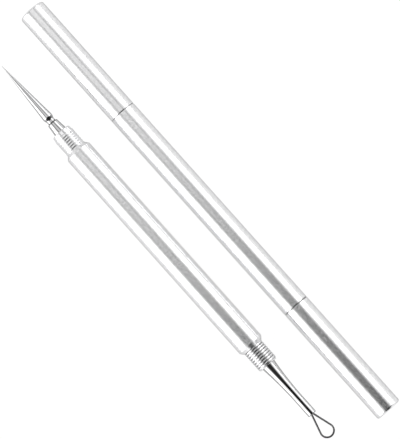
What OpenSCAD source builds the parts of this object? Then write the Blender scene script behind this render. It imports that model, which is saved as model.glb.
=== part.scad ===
// Pair of double-ended blackhead extractor pens, in millimetres, lying side by side along X.
// The bare pen shows its needle (-X end) and its wire loop (+X end).
// The capped pen is the same tool with a screw cap over each end.

/* [Handle] */
// Outer diameter of a handle and of its caps
pen_d = 8; // [7.6:0.1:10]
// Length of a handle at its full diameter
handle_len = 72.2; // [50:0.1:110]
// Length of the sloped shoulder at either end of a handle
shoulder_len = 1.1; // [0.9:0.05:1.5]
// Bore of the handle's tube
handle_bore_d = 5.5; // [4.6:0.1:5.8]

/* [Threaded necks] */
// Diameter over the crests of a neck's thread
neck_d = 6.25; // [6.1:0.05:6.7]
// Length from the end of the full diameter to the face of a neck
neck_len = 7.6; // [5:0.1:12]
// Diameter of the smooth pilot at the end of a neck
pilot_d = 5.8; // [5:0.05:6]
// Length of the pilot on the neck of the needle
needle_pilot_len = 1.4; // [0.8:0.1:2.5]
// Length of the pilot on the neck of the loop, which is threaded nearly to its face
loop_pilot_len = 0.5; // [0.4:0.1:2]
// Rounding of a pilot's edge
pilot_round = 0.3; // [0.1:0.05:0.4]
// Depth of a neck's spigot inside the handle
spigot_len = 9; // [5:0.5:15]
// Depth of the hole in a neck for the root of its tip
root_hole_len = 6.4; // [4:0.1:9]

/* [Needle] */
// Diameter of the collar where it sits on the neck
collar_d = 3.94; // [3.4:0.02:4.6]
// Diameter of the collar at its outer end
collar_end_d = 3.2; // [2.7:0.02:3.4]
// Length of the collar
collar_len = 3.45; // [2:0.05:6]
// Diameter of the waist behind the needle
waist_d = 2.46; // [1.8:0.02:2.6]
// Length of the waist
waist_len = 1.3; // [0.5:0.05:3]
// Largest diameter of the needle
needle_d = 3.06; // [2.7:0.02:3.8]
// Length of the taper from the waist up to that diameter
heel_len = 1.2; // [0.4:0.05:2.5]
// Length from that diameter to the point
point_len = 19.1; // [12:0.1:26]
// Flat left on the very point
point_d = 0.08; // [0.04:0.02:0.3]

/* [Loop] */
// Diameter of the shank where it sits on the neck
shank_root_d = 4.24; // [3.4:0.02:4.8]
// Diameter of the shank past its flare
shank_d = 2.64; // [2:0.02:3]
// Length of the shank
shank_len = 18.3; // [14:0.1:26]
// Length of the flare from the neck
flare_len = 13; // [8:0.5:14]
// Rounding of the shank's outer edge
shank_round = 0.3; // [0.1:0.05:0.5]
// Diameter of the loop's wire
wire_d = 0.54; // [0.4:0.02:0.7]
// Radius of the loop's round end, to the middle of the wire
loop_r = 1.93; // [1.5:0.01:2.3]
// Distance from the shank to the middle of the round end
loop_reach = 6; // [4.5:0.1:8]
// Radius of the bend where a leg leaves the shank, to the middle of the wire
bend_r = 0.6; // [0.4:0.1:1.5]
// Length of the wire's legs inside the shank
leg_len = 5; // [3:0.5:10]

/* [Tip roots] */
// Diameter of the root that holds a needle or a shank in its neck
root_d = 2; // [1.6:0.1:2.4]
// Length of that root
root_len = 6; // [3:0.1:6]

/* [Caps] */
// Width of the open groove between a handle and a cap
seam_w = 0.3; // [0.15:0.05:0.4]
// Bore of a cap past its threaded mouth
cap_bore_d = 5.9; // [5.4:0.05:6]
// Depth of the threaded mouth past the face of the neck
mouth_room = 0.4; // [0.2:0.1:1.5]
// Free length in a cap past the longer tip
cap_room = 3; // [1:0.1:6]
// Thickness of the plug that closes a cap
plug_len = 1.8; // [1.2:0.1:4]
// Rounding of a cap's outer edge
cap_round = 0.65; // [0.2:0.05:0.9]
// Bevel on the edge of the plug's face
plug_bevel = 0.15; // [0.05:0.05:0.4]

/* [Pair] */
// Distance between the axes of the two pens
pair_pitch = 16.6; // [12:0.1:40]
// How far the bare pen lies ahead of the capped one
stagger = -0.2; // [-5:0.1:5]

/* [Fits] */
// Radial clearance of a pressed or soldered seat
seat_c = 0.02; // [0.01:0.01:0.05]
// Radial clearance of a cap on its neck and on its plug
run_c = 0.05; // [0.02:0.01:0.1]

/* [Hidden] */
$fn = 96;
pen_r = pen_d / 2;
neck_r = neck_d / 2;
pilot_r = pilot_d / 2;
wire_r = wire_d / 2;
// How far the shoulder's radius falls over a length of 1
slope = (pen_r - neck_r) / shoulder_len;
// The legs lie side by side in the shank, with a seat's clearance between them
leg_off = wire_r + seat_c;
leg_hole_r = leg_off + wire_r + seat_c;
// A leg bends outwards round a point at this height, to run straight into the round end
bend_y = leg_off + bend_r;
turn_r = bend_r + loop_r;
leg_angle = asin(turn_r / norm([loop_reach, bend_y])) - atan2(bend_y, loop_reach);
WIRE_SIDES = 12;
BEND_STEPS = 3;
ROUND_STEPS = 24;
// The flare is an arc that ends level with the straight part of the shank
flare_drop = (shank_root_d - shank_d) / 2;
flare_r = (flare_len ^ 2 + flare_drop ^ 2) / (2 * flare_drop);
FLARE_STEPS = 16;
needle_reach = collar_len + waist_len + heel_len + point_len;
loop_tip_reach = shank_len + loop_reach + loop_r + wire_r;
// A cap is as long as its mouth, the longer tip, its free length and its plug need
cap_len = neck_len - seam_w + max(needle_reach, loop_tip_reach) + cap_room + plug_len;
// How far past a handle's full diameter a threaded mouth reaches
mouth_end = neck_len + mouth_room;

// Places: a pen's own axis is X, with its origin at the middle of its handle

module at_bare() {
    translate([stagger, -pair_pitch / 2, pen_r]) children();
}

module at_capped() {
    translate([0, pair_pitch / 2, pen_r]) children();
}

// Children start at the end of the handle's full diameter and point away from the handle
module at_loop_end() {
    translate([handle_len / 2, 0, 0]) children();
}

module at_needle_end() {
    mirror([1, 0, 0]) at_loop_end() children();
}

// Children start at the face of the neck
module on_neck() {
    translate([neck_len, 0, 0]) children();
}

// Shapes

// Spins a profile about X, where its points are [radius, distance along X]
module turned() {
    rotate([0, 90, 0]) rotate_extrude() children();
}

// A bar of radius r from x0 to x1 whose outer edge at x1 is rounded by e
module round_ended_profile(r, x0, x1, e) {
    difference() {
        translate([0, x0]) square([r, x1 - x0]);
        translate([r - e, x1 - e]) difference() {
            square(2 * e);
            circle(e);
        }
    }
}

module handle_shape() {
    half = handle_len / 2;
    turned() difference() {
        polygon([
            [0, -half - shoulder_len],
            [neck_r, -half - shoulder_len],
            [pen_r, -half],
            [pen_r, half],
            [neck_r, half + shoulder_len],
            [0, half + shoulder_len]
        ]);
        translate([0, -handle_len]) square([handle_bore_d / 2, 2 * handle_len]);
    }
}

// A stud: its spigot is fixed in the handle, its threaded neck stands out of the shoulder
module neck_shape(pilot_len) {
    thread_end = neck_len - pilot_len;
    turned() difference() {
        union() {
            translate([0, shoulder_len - spigot_len]) square([handle_bore_d / 2 - seat_c, spigot_len]);
            translate([0, shoulder_len]) square([neck_r, thread_end - shoulder_len]);
            round_ended_profile(pilot_r, thread_end, neck_len, pilot_round);
        }
        translate([0, neck_len - root_hole_len]) square([root_d / 2 + seat_c, root_hole_len]);
    }
}

module needle_shape() {
    waist_end = collar_len + waist_len;
    heel_end = waist_end + heel_len;
    turned() polygon([
        [0, -root_len],
        [root_d / 2, -root_len],
        [root_d / 2, 0],
        [collar_d / 2, 0],
        [collar_end_d / 2, collar_len],
        [waist_d / 2, collar_len],
        [waist_d / 2, waist_end],
        [needle_d / 2, heel_end],
        [point_d / 2, heel_end + point_len],
        [0, heel_end + point_len]
    ]);
}

// Radius of the shank at a distance x from the neck, inside the flare
function flare_at(x) = shank_d / 2 + flare_r - sqrt(flare_r ^ 2 - (flare_len - x) ^ 2);

module shank_shape() {
    flare = [for (i = [0:FLARE_STEPS]) let (x = flare_len * i / FLARE_STEPS) [flare_at(x), x]];
    turned() difference() {
        union() {
            translate([0, -root_len]) square([root_d / 2, root_len]);
            polygon(concat([[0, 0]], flare, [[0, flare_len]]));
            round_ended_profile(shank_d / 2, flare_len, shank_len, shank_round);
        }
        translate([0, shank_len - leg_len - seat_c]) square([leg_hole_r, leg_len + 2 * seat_c]);
    }
}

// Stations along the wire as [x, y, heading], with the face of the shank at x = 0.
// It runs out of the shank, bends outwards, runs round the end and comes back the same way.
function leg_stations() = concat(
    [[-leg_len, leg_off, 0]],
    [for (i = [0:BEND_STEPS]) let (a = leg_angle * i / BEND_STEPS)
        [bend_r * sin(a), bend_y - bend_r * cos(a), a]]
);

function end_stations() = [for (i = [0:ROUND_STEPS])
    let (a = (90 + leg_angle) * (1 - 2 * i / ROUND_STEPS))
        [loop_reach + loop_r * cos(a), loop_r * sin(a), a - 90]];

function back_stations(leg) = [for (i = [len(leg) - 1:-1:0])
    [leg[i].x, -leg[i].y, 180 - leg[i].z]];

// Points of the ring round one station
function ring_at(p) = [for (k = [0:WIRE_SIDES - 1]) let (t = 360 * k / WIRE_SIDES)
    [p.x - wire_r * cos(t) * sin(p.z), p.y + wire_r * cos(t) * cos(p.z), wire_r * sin(t)]];

// Two triangles for each side of each stretch between rings, and a face on each end
function tube_faces(rings, n) = concat(
    [for (i = [0:rings - 2], k = [0:n - 1], half = [0, 1])
        let (p = i * n + k, q = i * n + (k + 1) % n)
            half == 0 ? [p, q, q + n] : [p, q + n, p + n]],
    [[for (k = [n - 1:-1:0]) k], [for (k = [0:n - 1]) (rings - 1) * n + k]]
);

module wire_shape() {
    leg = leg_stations();
    stations = concat(leg, end_stations(), back_stations(leg));
    polyhedron([for (p = stations) each ring_at(p)], tube_faces(len(stations), WIRE_SIDES));
}

// A cap's tube: a lip, a seat for the handle's shoulder, a threaded mouth and a plain bore
module cap_tube_shape() {
    mouth_r = neck_r + run_c;
    lip_r = pen_r - slope * seam_w + run_c;
    cap_end = seam_w + cap_len;
    turned() difference() {
        round_ended_profile(pen_r, seam_w, cap_end, cap_round);
        polygon([
            [0, seam_w],
            [lip_r, seam_w],
            [mouth_r, seam_w + (lip_r - mouth_r) / slope],
            [mouth_r, mouth_end],
            [cap_bore_d / 2, mouth_end],
            [cap_bore_d / 2, cap_end],
            [0, cap_end]
        ]);
    }
}

module cap_plug_shape() {
    cap_end = seam_w + cap_len;
    plug_r = cap_bore_d / 2 - run_c;
    turned() polygon([
        [0, cap_end - plug_len],
        [plug_r, cap_end - plug_len],
        [plug_r, cap_end - plug_bevel],
        [plug_r - plug_bevel, cap_end],
        [0, cap_end]
    ]);
}

// The bare pen

module bare_handle() {
    color("silver") at_bare() handle_shape();
}

module bare_needle_neck() {
    color("gainsboro") at_bare() at_needle_end() neck_shape(needle_pilot_len);
}

module bare_loop_neck() {
    color("gainsboro") at_bare() at_loop_end() neck_shape(loop_pilot_len);
}

module bare_needle() {
    color("slategray") at_bare() at_needle_end() on_neck() needle_shape();
}

module bare_loop_shank() {
    color("slategray") at_bare() at_loop_end() on_neck() shank_shape();
}

module bare_loop_wire() {
    color("dimgray") at_bare() at_loop_end() on_neck() translate([shank_len, 0, 0]) wire_shape();
}

// The capped pen

module capped_handle() {
    color("silver") at_capped() handle_shape();
}

module capped_needle_neck() {
    color("gainsboro") at_capped() at_needle_end() neck_shape(needle_pilot_len);
}

module capped_loop_neck() {
    color("gainsboro") at_capped() at_loop_end() neck_shape(loop_pilot_len);
}

module capped_needle() {
    color("slategray") at_capped() at_needle_end() on_neck() needle_shape();
}

module capped_loop_shank() {
    color("slategray") at_capped() at_loop_end() on_neck() shank_shape();
}

module capped_loop_wire() {
    color("dimgray") at_capped() at_loop_end() on_neck() translate([shank_len, 0, 0]) wire_shape();
}

module needle_cap_tube() {
    color("silver") at_capped() at_needle_end() cap_tube_shape();
}

module needle_cap_plug() {
    color("gainsboro") at_capped() at_needle_end() cap_plug_shape();
}

module loop_cap_tube() {
    color("silver") at_capped() at_loop_end() cap_tube_shape();
}

module loop_cap_plug() {
    color("gainsboro") at_capped() at_loop_end() cap_plug_shape();
}

bare_handle();
bare_needle_neck();
bare_loop_neck();
bare_needle();
bare_loop_shank();
bare_loop_wire();
capped_handle();
capped_needle_neck();
capped_loop_neck();
capped_needle();
capped_loop_shank();
capped_loop_wire();
needle_cap_tube();
needle_cap_plug();
loop_cap_tube();
loop_cap_plug();
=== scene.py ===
import math

import bmesh
import bpy
from mathutils import Matrix, Vector


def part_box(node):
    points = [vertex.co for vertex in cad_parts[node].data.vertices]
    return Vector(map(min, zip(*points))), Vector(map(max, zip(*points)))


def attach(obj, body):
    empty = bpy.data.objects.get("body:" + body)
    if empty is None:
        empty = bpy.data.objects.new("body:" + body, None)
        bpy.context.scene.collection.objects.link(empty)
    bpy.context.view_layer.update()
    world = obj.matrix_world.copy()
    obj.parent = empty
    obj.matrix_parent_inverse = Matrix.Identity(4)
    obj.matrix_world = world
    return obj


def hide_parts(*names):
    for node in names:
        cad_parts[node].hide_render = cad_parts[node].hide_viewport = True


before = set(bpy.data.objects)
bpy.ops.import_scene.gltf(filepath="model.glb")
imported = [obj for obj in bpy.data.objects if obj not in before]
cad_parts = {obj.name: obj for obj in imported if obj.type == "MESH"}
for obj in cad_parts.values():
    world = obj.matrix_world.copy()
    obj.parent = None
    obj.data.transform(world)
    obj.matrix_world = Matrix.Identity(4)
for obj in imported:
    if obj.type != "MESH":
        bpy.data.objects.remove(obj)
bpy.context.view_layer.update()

MM = 0.001

# Sizes in mm, the same as in the part's source. Distances along a pen start at the end of
# its handle's full diameter, and along a tip at the face of its neck.
PEN_R = 4.0
PITCH = 0.78
SHOULDER = 1.1
NECK = 7.6
CREST_R = 3.125
SLOPE = (PEN_R - CREST_R) / SHOULDER
SPIGOT_R = 2.73
SPIGOT = 9.0
ROOT_R = 1.0
ROOT = 6.0
SEAT_GAP = 0.02
SEAM = 0.3
CAP_END = 38.9
CAP_BORE_R = 2.95
MOUTH_R = 3.175
MOUTH_END = 8.0
LIP_R = PEN_R - SLOPE * SEAM + 0.05
CAP_ROUND = 0.65
PLUG = 1.8
PLUG_R = 2.9
PLUG_BEVEL = 0.15
NEEDLE = 25.05
HEEL_END = 5.8
HEEL_R = 1.5
SHANK = 18.3
SHANK_R = 1.32
FLARE = 13.0
FLARE_DROP = 0.8
WIRE_R = 0.27
LOOP_R = 1.93
LOOP_REACH = 6.0
BEND_R = 0.6
LEG = 4.0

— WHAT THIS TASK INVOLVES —
Give back, word for word, each line from the one containing "bare_handle();" down to the one containing "bpy.context.scene.collection.objects.link(empty)", including those two lines.

— WORKED SOLUTION —
bare_handle();
bare_needle_neck();
bare_loop_neck();
bare_needle();
bare_loop_shank();
bare_loop_wire();
capped_handle();
capped_needle_neck();
capped_loop_neck();
capped_needle();
capped_loop_shank();
capped_loop_wire();
needle_cap_tube();
needle_cap_plug();
loop_cap_tube();
loop_cap_plug();
=== scene.py ===
import math

import bmesh
import bpy
from mathutils import Matrix, Vector


def part_box(node):
    points = [vertex.co for vertex in cad_parts[node].data.vertices]
    return Vector(map(min, zip(*points))), Vector(map(max, zip(*points)))


def attach(obj, body):
    empty = bpy.data.objects.get("body:" + body)
    if empty is None:
        empty = bpy.data.objects.new("body:" + body, None)
        bpy.context.scene.collection.objects.link(empty)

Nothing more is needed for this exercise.